DIRECTIONS FOR THIS TASK:
Copy the listing below line for line, starting at its first line and ending with the line that has "lean = np.arctan2(edge_y, edge_z" in it. Add nothing.

AVAILABLE DATA:
>> Begin
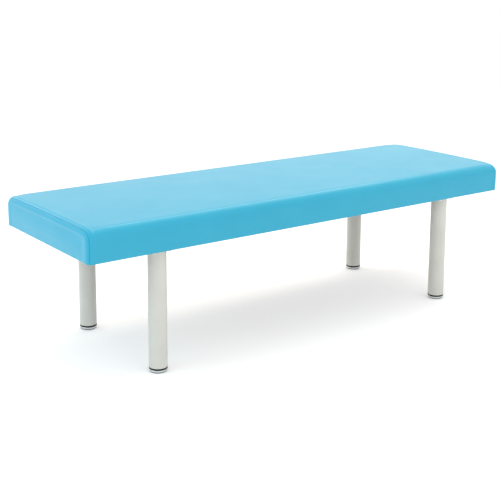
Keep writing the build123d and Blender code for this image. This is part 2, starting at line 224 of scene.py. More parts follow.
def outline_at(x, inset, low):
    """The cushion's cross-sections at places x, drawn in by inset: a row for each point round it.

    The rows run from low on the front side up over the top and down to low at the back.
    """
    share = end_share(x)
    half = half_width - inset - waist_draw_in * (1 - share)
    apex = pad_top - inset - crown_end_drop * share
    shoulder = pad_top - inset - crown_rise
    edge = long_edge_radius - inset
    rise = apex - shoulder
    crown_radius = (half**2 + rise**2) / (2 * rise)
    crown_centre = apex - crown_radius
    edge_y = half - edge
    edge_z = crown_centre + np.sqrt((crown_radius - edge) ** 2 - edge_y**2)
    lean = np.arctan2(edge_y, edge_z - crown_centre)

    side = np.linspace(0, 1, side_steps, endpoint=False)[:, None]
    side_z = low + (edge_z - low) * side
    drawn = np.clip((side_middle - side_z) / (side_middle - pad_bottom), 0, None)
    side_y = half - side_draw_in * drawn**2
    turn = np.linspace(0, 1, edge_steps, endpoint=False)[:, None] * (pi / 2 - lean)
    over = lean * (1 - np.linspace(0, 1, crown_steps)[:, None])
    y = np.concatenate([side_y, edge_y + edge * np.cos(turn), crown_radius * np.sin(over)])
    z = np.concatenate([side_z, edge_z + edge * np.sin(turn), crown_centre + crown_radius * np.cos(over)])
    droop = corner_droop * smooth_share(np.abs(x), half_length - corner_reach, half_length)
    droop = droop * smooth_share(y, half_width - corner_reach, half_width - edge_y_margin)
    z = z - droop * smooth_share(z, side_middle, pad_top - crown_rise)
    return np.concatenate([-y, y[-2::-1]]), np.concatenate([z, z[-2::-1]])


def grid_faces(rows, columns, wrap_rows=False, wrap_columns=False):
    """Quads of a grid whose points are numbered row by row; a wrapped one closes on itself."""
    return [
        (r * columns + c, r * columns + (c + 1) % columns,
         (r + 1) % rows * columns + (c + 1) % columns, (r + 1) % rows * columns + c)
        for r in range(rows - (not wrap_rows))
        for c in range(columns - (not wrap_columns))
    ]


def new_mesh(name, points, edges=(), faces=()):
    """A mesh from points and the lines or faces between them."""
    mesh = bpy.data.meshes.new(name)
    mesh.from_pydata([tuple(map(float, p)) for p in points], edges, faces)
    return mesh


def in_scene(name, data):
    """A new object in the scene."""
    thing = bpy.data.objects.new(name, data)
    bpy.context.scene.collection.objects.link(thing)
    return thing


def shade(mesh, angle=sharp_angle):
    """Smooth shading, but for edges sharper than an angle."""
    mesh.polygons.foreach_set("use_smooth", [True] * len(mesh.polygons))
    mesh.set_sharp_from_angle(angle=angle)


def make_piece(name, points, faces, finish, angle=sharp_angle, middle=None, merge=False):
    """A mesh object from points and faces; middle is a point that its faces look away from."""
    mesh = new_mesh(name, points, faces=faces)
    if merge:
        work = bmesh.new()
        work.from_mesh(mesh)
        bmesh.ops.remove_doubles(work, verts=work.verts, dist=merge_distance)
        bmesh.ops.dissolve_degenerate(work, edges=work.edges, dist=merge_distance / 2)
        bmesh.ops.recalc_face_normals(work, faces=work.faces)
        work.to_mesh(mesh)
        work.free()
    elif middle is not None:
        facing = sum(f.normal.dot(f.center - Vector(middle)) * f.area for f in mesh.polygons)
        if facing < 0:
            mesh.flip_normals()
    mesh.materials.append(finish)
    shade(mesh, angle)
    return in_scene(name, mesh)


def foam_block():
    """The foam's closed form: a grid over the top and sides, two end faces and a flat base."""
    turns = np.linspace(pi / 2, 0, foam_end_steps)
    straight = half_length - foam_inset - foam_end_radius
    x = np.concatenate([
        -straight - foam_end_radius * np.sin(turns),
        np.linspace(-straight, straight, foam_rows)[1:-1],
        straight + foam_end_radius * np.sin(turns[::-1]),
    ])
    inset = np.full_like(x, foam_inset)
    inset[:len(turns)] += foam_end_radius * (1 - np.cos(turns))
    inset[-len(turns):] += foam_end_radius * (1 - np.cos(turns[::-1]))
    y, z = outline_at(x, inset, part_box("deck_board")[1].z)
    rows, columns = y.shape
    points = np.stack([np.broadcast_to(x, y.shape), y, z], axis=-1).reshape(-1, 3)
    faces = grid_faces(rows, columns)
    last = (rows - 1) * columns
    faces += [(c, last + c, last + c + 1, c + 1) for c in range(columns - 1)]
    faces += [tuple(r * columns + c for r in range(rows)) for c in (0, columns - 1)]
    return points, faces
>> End
RIGHT ANSWER:
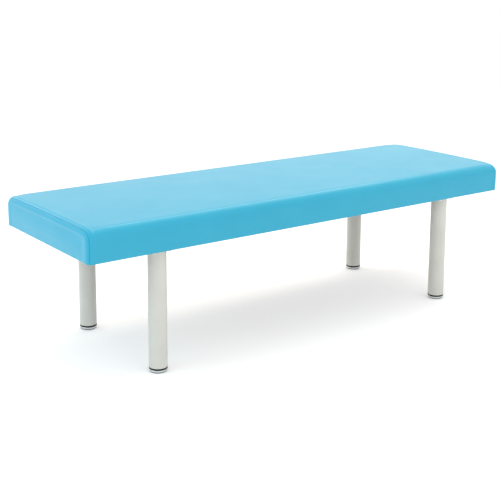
Keep writing the build123d and Blender code for this image. This is part 2, starting at line 224 of scene.py. More parts follow.
def outline_at(x, inset, low):
    """The cushion's cross-sections at places x, drawn in by inset: a row for each point round it.

    The rows run from low on the front side up over the top and down to low at the back.
    """
    share = end_share(x)
    half = half_width - inset - waist_draw_in * (1 - share)
    apex = pad_top - inset - crown_end_drop * share
    shoulder = pad_top - inset - crown_rise
    edge = long_edge_radius - inset
    rise = apex - shoulder
    crown_radius = (half**2 + rise**2) / (2 * rise)
    crown_centre = apex - crown_radius
    edge_y = half - edge
    edge_z = crown_centre + np.sqrt((crown_radius - edge) ** 2 - edge_y**2)
    lean = np.arctan2(edge_y, edge_z - crown_centre)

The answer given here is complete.